Pirates crack Windows XP Service Pack 1

by Nikola Strahija on September 18th, 2002 Microsoft's efforts at making life difficult for pirates of its flagship Windows XP product have been thwarted yet again. With the release of XP Service Pack 1 three days ago, the Redmond giant warned people using pirated versions of the operating system that they would not be able to install the upgrade.

But the pirates were one step ahead yet again, releasing a tool that could beat the protection system even before the service pack was available for download.

One techie site, Tweak Town, put up a downloadable tool and a guide explaining how to get round the 'obstacle' of being prevented from installing the upgrade.

"Let's face it, these users are already running an illegal copy of Windows. Can further harm really be done?" the website said.

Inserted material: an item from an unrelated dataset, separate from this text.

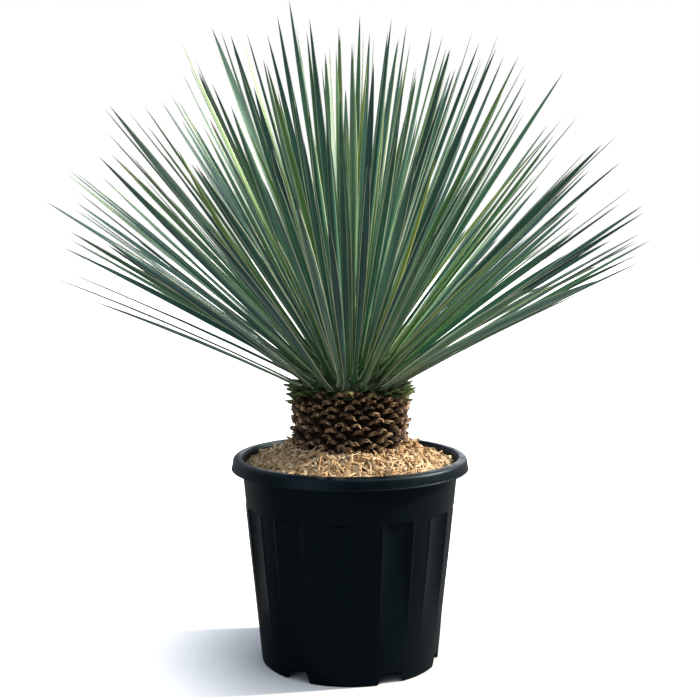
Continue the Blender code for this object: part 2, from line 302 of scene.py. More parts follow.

"Depending on how you look at it, there are two answers to this question. Let's continue anyway, even with the possibility of Microsoft pulling a knife to my throat."

The crux of the security measures in Service Pack 1 are based on the fact that the upgrade refers to a list of product keys which Microsoft has blacklisted.

These few keys are used by the majority of pirates to get their bootleg copies of XP registered. If the service pack is installed on a machine using one of these keys, it will terminate the process.

But a serial key changer program effectively allows illegitimate users to change the serial key on their installation to one that is not blacklisted.

Service Pack 1 will then install without a glitch, allowing pirate users to benefit from the latest tweaks and security updates.

When made aware of the situation, Microsoft claimed that security in the service pack, as in XP, was "never designed to protect the product against the serious hacker. Its intent was just to curb casual copying."

The company said that a little security should put off the majority of bootleg XP users, but acknowledged that there would always be a few hardcore hackers who get through.